Um exemplo emblemático disso é o Rio São Francisco que se encontra assoreado e poluído por causa da supressão da mata ciliar para fins de agricultura ou de pecuária, necessitando por causa disso de um tratamento urgente de recuperação.
Além do mais, seria um contra-senso que o interesse local de um Município se confrontasse com o interesse de toda uma coletividade, revelado na manutenção da vida e da qualidade de vida decorrentes do equilíbrio dos ecossistemas.
Logo, é descabido dizer que o art. 2º do Código Florestal interveio em um interesse local de determinado Município, posto que independentemente disso a Constituição Federal já reconhece que dentro da hierarquia normativa essa competência pertence indiscutivelmente à lei federal que no caso é o Código Florestal.
8. O PARÁGRAFO ÚNICO DO ART. 2º DO CÓDIGO FLORESTAL
A discussão acerca da aplicabilidade ou não das alíneas do art. 2º do Código Florestal encontra resposta no parágrafo único do mesmo dispositivo, que não deixa dúvida quanto ao fato de que os planos diretores e legislações municipais de uso do solo de uma maneira geral devem obedecer aos limites da legislação federal.
Por meio da Lei nº 7.803/89, o legislador federal acrescentou ao art. 2º do Código Florestal um parágrafo único dispondo expressamente sobre a aplicabilidade desse dispositivo em perímetros urbanos.
Embora esse já fosse o sentido da legislação anterior, o referido parágrafo único determinou expressamente que nos perímetros urbanos definidos por lei municipal, e nas aglomerações urbanas e regiões metropolitanas em todo território abrangido devem ser observados os dispostos nos Planos Diretores e leis de uso de solo, respeitados os limites a que se refere o artigo em questão.
9. CONCLUSÕES ARTICULADAS
9.1 A Constituição Federal revela que o Código Florestal é a lei que deve ser aplicada, pois a competência para legislar sobre o meio ambiente é concorrente e pressupõe uma hierarquia normativa a partir da esfera federal, que tem de ser seguida pelos Municípios, que só poderiam legislar livremente se não houvesse lei federal (ou estadual) sobre o assunto.
9.2 Os dispositivos das leis municipais que diminuírem as áreas de proteção estabelecidas são inconstitucionais porque não observaram a competência fixada na Constituição Federal de 1988 e não devem ser observados.
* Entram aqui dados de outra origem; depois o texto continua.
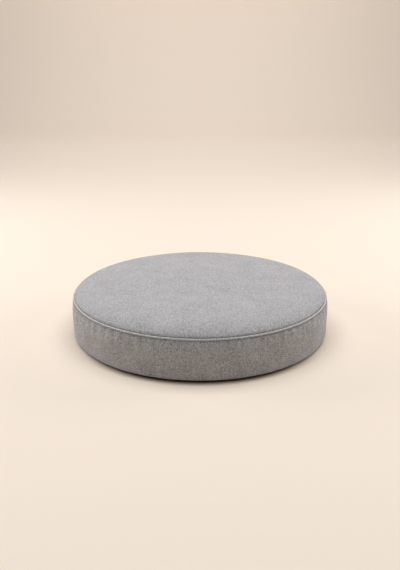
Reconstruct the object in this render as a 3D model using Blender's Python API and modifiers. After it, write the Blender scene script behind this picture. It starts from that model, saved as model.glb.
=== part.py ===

Esse é o norteamento que se coaduna com a doutrina, os princípios e, principalmente, com a finalidade do direito ambiental: a conservação e o uso racional do meio ambiente.
9.3 Os Municípios têm de legislar em inteira conformidade com a lei federal porque, assim como o plano diretor, o interesse local dos Municípios não pode se sobrepor ao interesse da coletividade nem aos comandos e princípios consagrados pela Constituição Federal.
9.4 Uma leitura atenta do parágrafo único do art. 2º do Código Florestal deslindaria a questão da aplicabilidade urbana das áreas de preservação permanente, já que nele está expressamente prescrita a aplicação do dispositivo às áreas urbanas.
9.5 O princípio in dubio pro nature, que é derivado do princípio da prevenção, ajuda a encerrar a questão na medida em que dispõe que em caso de conflito de legislações será acolhida a mais eficaz na proteção ao meio ambiente.